The majority of organised crime research actually focuses not on the spectacular, but on the local and more routine aspects of organised crime and/or illicit markets. Indeed, one of the benefits of Mafia Raj is that it fills a gap in the literature by focusing on bosses, who are the more difficult actors for researchers to access.

Further, the authors argue that ‘work on crime, violence, businessmen, and politics is often compartmentalized [which] obscures the working of concrete forms of power’. Again, this is not so. One of the strengths of the organized crime field is that it draws from multiple disciplines, including politics/international relations, economics, sociology and criminology. One need only look at the work of Thrasher almost a century ago, and more recent work by Chambliss, and textbooks by Albanese, Antonopoulos & Papanicolaou, and Von Lampe. The authors claim that the ‘relationships between bosses and patrons or between bosses and henchmen are anything but straightforward … They are individualistic bosses in their own right’. This is far from ‘contrary to the literature’, as they suggest, but rather lends support to a great deal of the literature. While the conclusion could have been strengthened with a closer reading of the organised crime literature, it does cover a great deal of ground, and drawing together the seven cases is an admirable achievement. The development of the ‘art of bossing’ theory is quite superb.

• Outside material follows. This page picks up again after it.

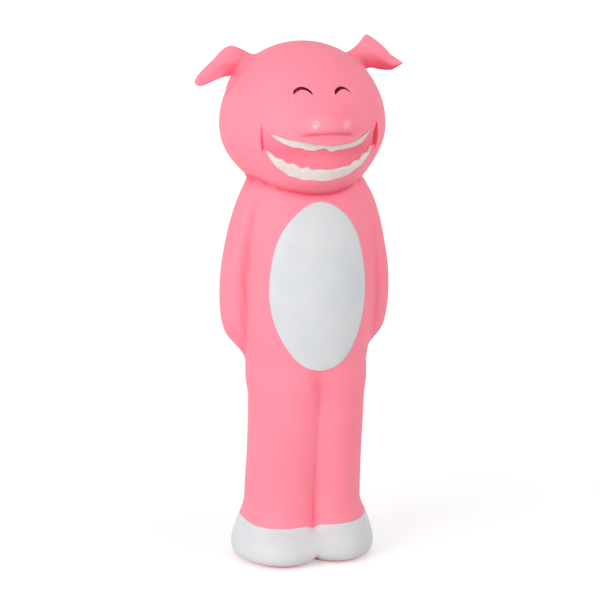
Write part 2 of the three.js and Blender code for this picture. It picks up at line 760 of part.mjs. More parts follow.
// The cap: a disc with air holes and a spigot that fits in the barrel
function capGeometry() {
  const discZ = BARREL_TOP_Z + GAP
  const shape = new THREE.Shape()
  shape.absarc(0, 0, BARREL_RADIUS, 0, 2 * Math.PI, false)
  for (let i = 0; i < CAP_HOLES; i += 1) {
    const angle = (2 * Math.PI * i) / CAP_HOLES
    const hole = new THREE.Path()
    const x = CAP_HOLE_CIRCLE * Math.cos(angle)
    const y = CAP_HOLE_CIRCLE * Math.sin(angle)
    hole.absarc(x, y, CAP_HOLE_RADIUS, 0, 2 * Math.PI, true)
    shape.holes.push(hole)
  }
  const disc = toSolid(raised(shape, discZ, CAP_THICKNESS))
  const outer = BORE_RADIUS - GAP
  const spigotZ = discZ - GAP - CAP_SPIGOT_LENGTH
  const spigot = turned([
    [outer - CAP_SPIGOT_WALL, spigotZ],
    [outer, spigotZ],
    [outer, discZ + CAP_THICKNESS / 2],
    [outer - CAP_SPIGOT_WALL, discZ + CAP_THICKNESS / 2],
  ])
  return toGeometry(disc.add(toSolid(spigot)))
}

// The one-piece latex body: the hollow skin with its ears, its mouth and its nostrils
function bodyGeometry() {
  let body = toSolid(figureGeometry())
  body = body.add(toSolid(earGeometry(1))).add(toSolid(earGeometry(-1)))
  body = body.subtract(toSolid(mouthCutter()))
  for (const side of [-1, 1]) {
    const at = frontPoint((side * NOSTRIL_SPACING) / 2, HEAD_Z + SNOUT.above + NOSTRIL_LIFT)
    const nostril = new THREE.SphereGeometry(NOSTRIL_RADIUS, 12, 8)
    nostril.scale(1, NOSTRIL_DEPTH / NOSTRIL_RADIUS, 1)
    nostril.translate(at[0], at[1], at[2])
    body = body.subtract(toSolid(nostril))
  }
  return toGeometry(body.subtract(toSolid(hollowGeometry())))
}

function finish(colour, roughness) {
  return new THREE.MeshStandardMaterial({ color: colour, roughness, metalness: 0 })
}

const LATEX = finish(0xff8fa3, 0.5)
const WHITE_PAINT = finish(0xe6e8e8, 0.45)
const TOOTH_PAINT = finish(0xf2ece2, 0.45)
const EYE_PAINT = finish(0x5c0f2a, 0.4)
const HARD_PLASTIC = finish(0xe9e6dc, 0.4)
const REED_FILM = finish(0xd8d8cf, 0.3)

const PIECES = [
  ['latex_body', bodyGeometry(), LATEX],
  ['belly_paint', bellyGeometry(), WHITE_PAINT],
  ['right_foot_paint', footPaintGeometry(-1), WHITE_PAINT],
  ['left_foot_paint', footPaintGeometry(1), WHITE_PAINT],
  ['upper_teeth_paint', teethGeometry(UPPER_TEETH, MOUTH_TOP, -1), TOOTH_PAINT],
  ['lower_teeth_paint', teethGeometry(LOWER_TEETH, MOUTH_BOTTOM, 1), TOOTH_PAINT],
  ['right_eye_line', eyeGeometry(-1), EYE_PAINT],
  ['left_eye_line', eyeGeometry(1), EYE_PAINT],
  ['squeaker_housing', housingGeometry(), HARD_PLASTIC],
  ['reed_block', reedBlockGeometry(), HARD_PLASTIC],
  ['reed_clamp', reedClampGeometry(), HARD_PLASTIC],
  ['squeaker_reed', reedGeometry(), REED_FILM],
  ['squeaker_cap', capGeometry(), HARD_PLASTIC],
]

const toy = new THREE.Group()
toy.name = 'latex_dog_toy'
for (const [name, geometry, material] of PIECES) {
  const mesh = new THREE.Mesh(geometry, material)
  mesh.name = name
  toy.add(mesh)
}

// The origin lies under the middle of the whole figure, which reaches further forward, at the
// snout, than back
toy.position.y = -new THREE.Box3().setFromObject(toy, true).getCenter(new THREE.Vector3()).y

export default toy
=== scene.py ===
# %% [markdown]
# # A squeaking latex pig
#
# The toy is one hollow skin of pink latex, cast in a plaster mould, with white paint on its
# belly, feet and teeth, dark arches for its laughing eyes, and a squeaker in its base.
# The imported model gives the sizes, the joint and the mounts. Here the same clay formulas are
# worked out on a much finer grid, and every surface gets its finish.

import json
import math

import bpy
import numpy as np
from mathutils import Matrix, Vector

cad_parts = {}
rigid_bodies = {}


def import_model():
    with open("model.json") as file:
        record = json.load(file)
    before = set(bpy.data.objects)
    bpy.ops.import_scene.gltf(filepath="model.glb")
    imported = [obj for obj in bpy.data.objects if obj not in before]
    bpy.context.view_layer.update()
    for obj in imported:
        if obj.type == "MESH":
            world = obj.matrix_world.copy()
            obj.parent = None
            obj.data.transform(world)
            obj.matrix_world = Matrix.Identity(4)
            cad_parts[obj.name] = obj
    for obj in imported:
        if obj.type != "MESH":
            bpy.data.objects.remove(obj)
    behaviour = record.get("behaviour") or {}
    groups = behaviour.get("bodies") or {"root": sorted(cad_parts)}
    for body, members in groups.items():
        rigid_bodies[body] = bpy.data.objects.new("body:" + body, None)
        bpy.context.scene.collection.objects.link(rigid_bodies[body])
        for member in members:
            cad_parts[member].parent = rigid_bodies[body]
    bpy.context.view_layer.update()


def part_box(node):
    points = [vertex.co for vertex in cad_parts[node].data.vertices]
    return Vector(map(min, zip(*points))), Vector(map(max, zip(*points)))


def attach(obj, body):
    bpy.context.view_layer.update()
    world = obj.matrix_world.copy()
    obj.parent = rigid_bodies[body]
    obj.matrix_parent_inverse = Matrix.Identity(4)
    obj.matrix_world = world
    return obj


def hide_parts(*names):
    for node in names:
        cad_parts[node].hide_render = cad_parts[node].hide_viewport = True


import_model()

MM = 0.001
SHARP_ANGLE = math.radians(50)
housing_low, housing_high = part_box("squeaker_housing")
AXIS_Y = (housing_low.y + housing_high.y) / 2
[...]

Mafia Raj provides a valuable contribution to the organized crime field. It will be of interest to students and scholars of organised crime, and anyone with an interest in South Asian politics, economics, culture and institutions. I would suggest, however, that those new to the organised crime field approach some of the claims made in the conclusion with caution.

James Windle, Lecturer in Criminology, University College Cork.